Tacoma — Burr Mosby of Mosby Brothers Farms in the Auburn area grew 34,000 pounds of various types of peas, wheat, and other crops on a single acre of his land last year.
He and his crew harvested 8 pounds of product per square foot. Mosby didn’t sell any of it.
Instead, after harvesting and weighing, Mosby took the 34,000 pounds back to the field and left it to decompose. It broke down back into the soil.
Mosby is part of a growing number of farmers in Pierce County using a farming practice known as cover cropping to enhance the health of his soil.
He’s part of a Pierce Conservation District cover crop loan program that launched in 2020. Participation has nearly doubled since it started.

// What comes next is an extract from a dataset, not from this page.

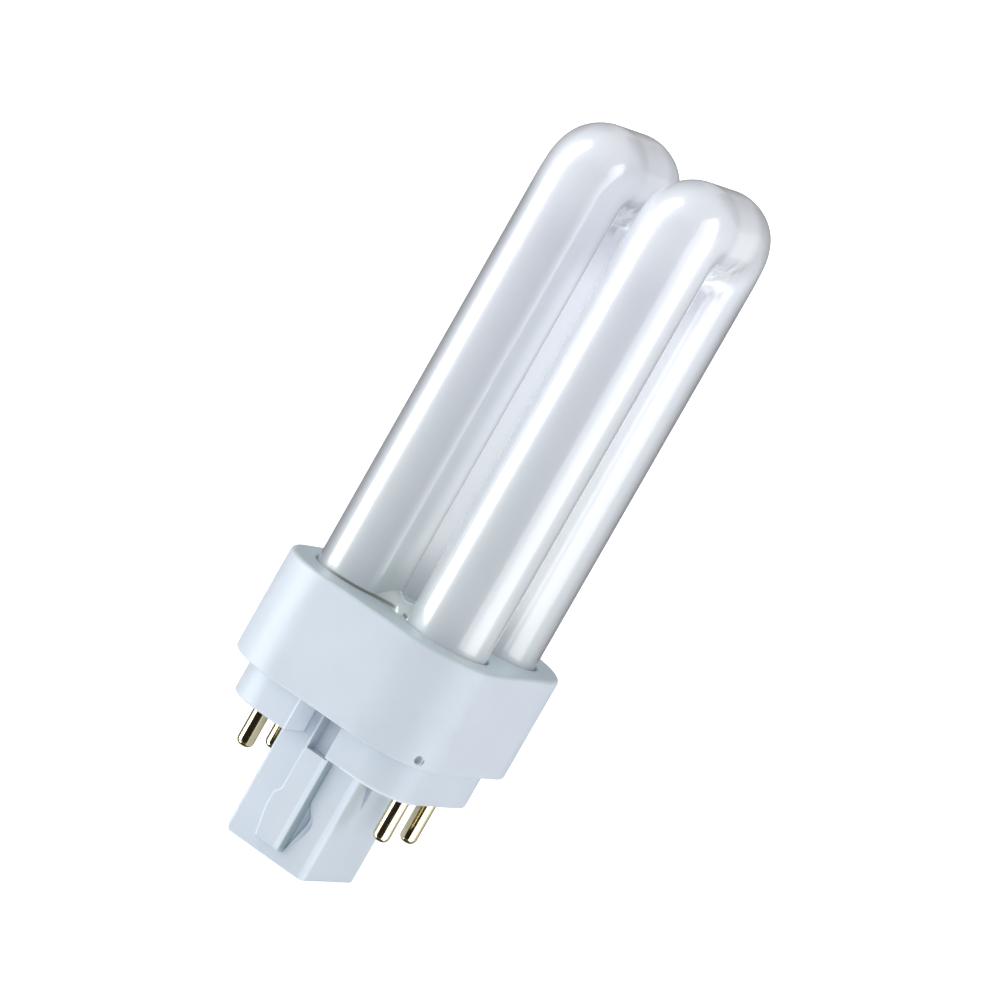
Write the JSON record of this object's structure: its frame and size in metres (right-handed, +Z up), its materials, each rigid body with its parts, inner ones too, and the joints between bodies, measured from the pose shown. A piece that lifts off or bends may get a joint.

“In 2020, we supported 40 acres for seven farmers for a total of $5,800; in 2023, we supported 303 acres for 19 farmers for a total of $37,000,” Allison Nichols, the crop farm manager at the PCD, wrote in an email to The News Tribune.

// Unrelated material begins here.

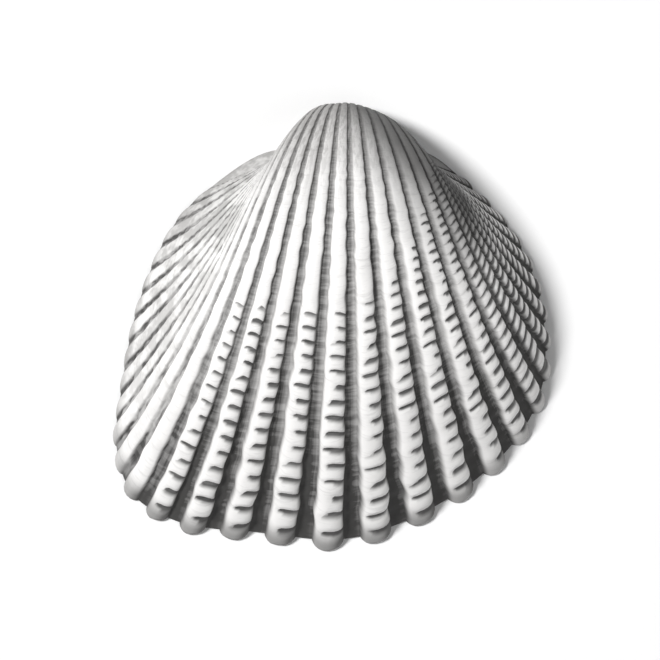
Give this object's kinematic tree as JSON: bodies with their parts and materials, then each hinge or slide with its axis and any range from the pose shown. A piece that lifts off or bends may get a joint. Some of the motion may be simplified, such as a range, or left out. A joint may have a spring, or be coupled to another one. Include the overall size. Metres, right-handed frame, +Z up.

The young program encourages local farmers to experiment with cover crops by paying for the first three years’ worth of seeds. Once those three years are up, farmers are able to reapply for the loan for different parts of their property.
By then, according to Nichols, most farmers have figured out if cover crops will work for them and tend to continue the practice on their own dime.
The crops that Mosby harvested weren’t his traditional crops like cucumber or pumpkin. Instead, it was a combination of triticale (a wheat and rye hybrid), Austrian pea and vetch (which are both in the legume family).
Cover crops are a wide range of plants that can help ward off weeds, prevent soil erosion, and reintroduce nutrients back into farmland that has been subjected to heavy years of farming.
They aren’t a new farming tool. Mosby said the practice has been around since the Dust Bowl in 1930. However, farmers across the United States have seen more funding programs in recent years like the one in Pierce County to help support it.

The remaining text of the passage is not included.